>> START Material

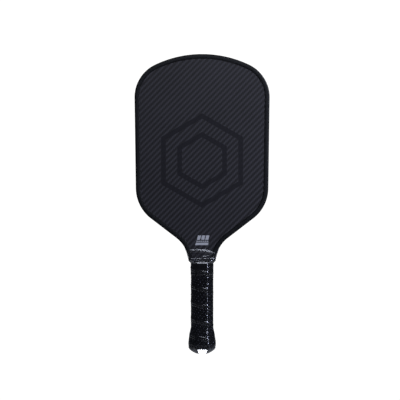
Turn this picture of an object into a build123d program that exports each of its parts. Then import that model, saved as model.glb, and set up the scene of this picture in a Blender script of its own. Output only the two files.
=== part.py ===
"""Pickleball paddle: a honeycomb-cored carbon panel with a moulded edge guard and a wrapped handle.

Row frame, millimetres: +Z runs from the butt end to the head, the front face looks along -Y,
and the origin is the centre of the flat end of the butt cap, on which the paddle can stand.

The head outline is one chain of tangent arcs and straight runs. Each stretch is known by the
direction of its outward normal, so the same chain, inset by a distance, gives the edge guard's
inner walls, the panel and the foam strip. The handle is an octagon with 45 degree bevels at
every height, so each stretch between two heights has flat faces.
"""
from build123d import *
import math
import os

# Head outline, over the edge guard
LENGTH = 419.0
HALF_WIDTH = 94.5
TOP_RADIUS = 153.0
CORNER_RADIUS = 50.0
SHOULDER_RADIUS = 54.0
NECK_RADIUS = 44.0
SIDE_RUN = 127.05
SHOULDER_RUN = 44.8
SIDE_LEAN = 0.8  # degrees that each side closes towards the handle
SHOULDER_SLOPE = 37.5  # degrees of each shoulder above the horizontal
NECK_LEAN = 12.0  # degrees of each side of the neck from the vertical

# Panel: core between two carbon sheets
CORE_THICKNESS = 15.0
SHEET_THICKNESS = 0.5
PANEL_HALF = CORE_THICKNESS / 2 + SHEET_THICKNESS
CELL_SIZE = 8.0  # across flats, centre to centre
CELL_WALL = 0.35
CORE_RIM = 0.5
SMALLEST_CELL = 5.0  # square millimetres; a smaller cut cell stays solid
FOAM_WIDTH = 6.0
FOAM_END_Z = 152.0
THROAT_FOOT_Z = 130.2  # where the neck steps in to the tang and the edge guard ends
TANG_HALF_WIDTH = 10.0
TANG_CORNER_RADIUS = 4.0

# Edge guard: a U-shaped strip with one lip on each face of the panel
GUARD_WEB = 1.4
GUARD_TAPE = 0.3
GUARD_LIP_HEIGHT = 0.9
GUARD_LIP_REACH = 6.8  # from the guard's outside to its lip's inner edge
GUARD_CORNER = 2.4
GUARD_LIP_CORNER = 0.6
GUARD_TAPE_HALF = 7.0
PANEL_INSET = GUARD_WEB + GUARD_TAPE

# Handle octagon under the hand, over the grip wrap
GRIP_HALF_WIDTH = 15.5
GRIP_HALF_DEPTH = 15.3
GRIP_BEVEL = 8.0
GRIP_CORNER = 3.0
SMALLEST_CORNER = 0.3
GRIP_THICKNESS = 1.6
GRIP_TOP_Z = 129.0
PALLET_TOP_Z = 133.0
PALLET_TAPER = 4.0  # width and height of the slope at the pallets' top
PALLET_FOOT_Z = 5.2
PALLET_CLEARANCE = 0.3  # edge guard to pallets

# Flare towards the butt end: height and how far the half width grows there
FLARE = [(8.0, 3.05), (14.0, 3.6), (21.0, 2.85), (27.0, 1.95), (36.0, 0.0)]
FLARE_DEPTH_SHARE = 0.8

# Butt cap, which slips over the end of the pallets
LIP_HALF_WIDTH = 18.0
LIP_HALF_DEPTH = 17.2
LIP_BEVEL = 10.0
LIP_CORNER = 4.0
CAP_PROFILE = [(0.0, 9.4), (3.0, 4.3), (5.8, 0.9), (7.2, 0.0)]  # height, inset from the lip
SKIRT_WALL = 1.05
SKIRT_CLEARANCE = 0.05
CAVITY_FLOOR_Z = 5.0
BADGE_INSET = 2.4  # rim left around the badge on the flat end
BADGE_THICKNESS = 1.0
BADGE_RECESS = 0.2
BADGE_GAP = 0.05

# Staples through the skirt into the pallets
STAPLE_Z = 24.0
STAPLE_CROWN = 10.0
STAPLE_WIRE = 1.0
STAPLE_THICKNESS = 0.6
STAPLE_LEG = 5.0
STAPLE_DEPTH = 0.8  # from the skirt's outside to the crown's outer face

# Thin outer layers
TAPE_THICKNESS = 0.15
TAPE_FOOT_Z = 111.0
TAPE_TOP_Z = 129.6
FILM_THICKNESS = 0.15
FILM_AIR = 0.2  # gap under the film
FILM_FOOT_Z = 0.8
FILM_LEAVES_GRIP_Z = 126.5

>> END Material

**Written problem**
Write out the full listing exactly as given.

**Exercise solution**
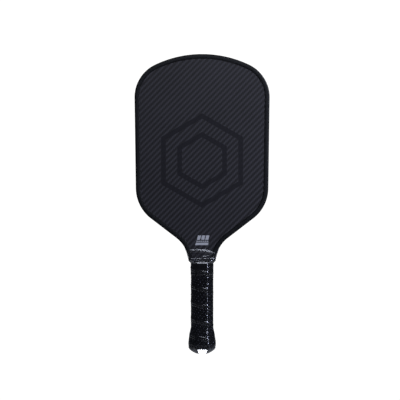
Turn this picture of an object into a build123d program that exports each of its parts. Then import that model, saved as model.glb, and set up the scene of this picture in a Blender script of its own. Output only the two files.
=== part.py ===
"""Pickleball paddle: a honeycomb-cored carbon panel with a moulded edge guard and a wrapped handle.

Row frame, millimetres: +Z runs from the butt end to the head, the front face looks along -Y,
and the origin is the centre of the flat end of the butt cap, on which the paddle can stand.

The head outline is one chain of tangent arcs and straight runs. Each stretch is known by the
direction of its outward normal, so the same chain, inset by a distance, gives the edge guard's
inner walls, the panel and the foam strip. The handle is an octagon with 45 degree bevels at
every height, so each stretch between two heights has flat faces.
"""
from build123d import *
import math
import os

# Head outline, over the edge guard
LENGTH = 419.0
HALF_WIDTH = 94.5
TOP_RADIUS = 153.0
CORNER_RADIUS = 50.0
SHOULDER_RADIUS = 54.0
NECK_RADIUS = 44.0
SIDE_RUN = 127.05
SHOULDER_RUN = 44.8
SIDE_LEAN = 0.8  # degrees that each side closes towards the handle
SHOULDER_SLOPE = 37.5  # degrees of each shoulder above the horizontal
NECK_LEAN = 12.0  # degrees of each side of the neck from the vertical

# Panel: core between two carbon sheets
CORE_THICKNESS = 15.0
SHEET_THICKNESS = 0.5
PANEL_HALF = CORE_THICKNESS / 2 + SHEET_THICKNESS
CELL_SIZE = 8.0  # across flats, centre to centre
CELL_WALL = 0.35
CORE_RIM = 0.5
SMALLEST_CELL = 5.0  # square millimetres; a smaller cut cell stays solid
FOAM_WIDTH = 6.0
FOAM_END_Z = 152.0
THROAT_FOOT_Z = 130.2  # where the neck steps in to the tang and the edge guard ends
TANG_HALF_WIDTH = 10.0
TANG_CORNER_RADIUS = 4.0

# Edge guard: a U-shaped strip with one lip on each face of the panel
GUARD_WEB = 1.4
GUARD_TAPE = 0.3
GUARD_LIP_HEIGHT = 0.9
GUARD_LIP_REACH = 6.8  # from the guard's outside to its lip's inner edge
GUARD_CORNER = 2.4
GUARD_LIP_CORNER = 0.6
GUARD_TAPE_HALF = 7.0
PANEL_INSET = GUARD_WEB + GUARD_TAPE

# Handle octagon under the hand, over the grip wrap
GRIP_HALF_WIDTH = 15.5
GRIP_HALF_DEPTH = 15.3
GRIP_BEVEL = 8.0
GRIP_CORNER = 3.0
SMALLEST_CORNER = 0.3
GRIP_THICKNESS = 1.6
GRIP_TOP_Z = 129.0
PALLET_TOP_Z = 133.0
PALLET_TAPER = 4.0  # width and height of the slope at the pallets' top
PALLET_FOOT_Z = 5.2
PALLET_CLEARANCE = 0.3  # edge guard to pallets

# Flare towards the butt end: height and how far the half width grows there
FLARE = [(8.0, 3.05), (14.0, 3.6), (21.0, 2.85), (27.0, 1.95), (36.0, 0.0)]
FLARE_DEPTH_SHARE = 0.8

# Butt cap, which slips over the end of the pallets
LIP_HALF_WIDTH = 18.0
LIP_HALF_DEPTH = 17.2
LIP_BEVEL = 10.0
LIP_CORNER = 4.0
CAP_PROFILE = [(0.0, 9.4), (3.0, 4.3), (5.8, 0.9), (7.2, 0.0)]  # height, inset from the lip
SKIRT_WALL = 1.05
SKIRT_CLEARANCE = 0.05
CAVITY_FLOOR_Z = 5.0
BADGE_INSET = 2.4  # rim left around the badge on the flat end
BADGE_THICKNESS = 1.0
BADGE_RECESS = 0.2
BADGE_GAP = 0.05

# Staples through the skirt into the pallets
STAPLE_Z = 24.0
STAPLE_CROWN = 10.0
STAPLE_WIRE = 1.0
STAPLE_THICKNESS = 0.6
STAPLE_LEG = 5.0
STAPLE_DEPTH = 0.8  # from the skirt's outside to the crown's outer face

# Thin outer layers
TAPE_THICKNESS = 0.15
TAPE_FOOT_Z = 111.0
TAPE_TOP_Z = 129.6
FILM_THICKNESS = 0.15
FILM_AIR = 0.2  # gap under the film
FILM_FOOT_Z = 0.8
FILM_LEAVES_GRIP_Z = 126.5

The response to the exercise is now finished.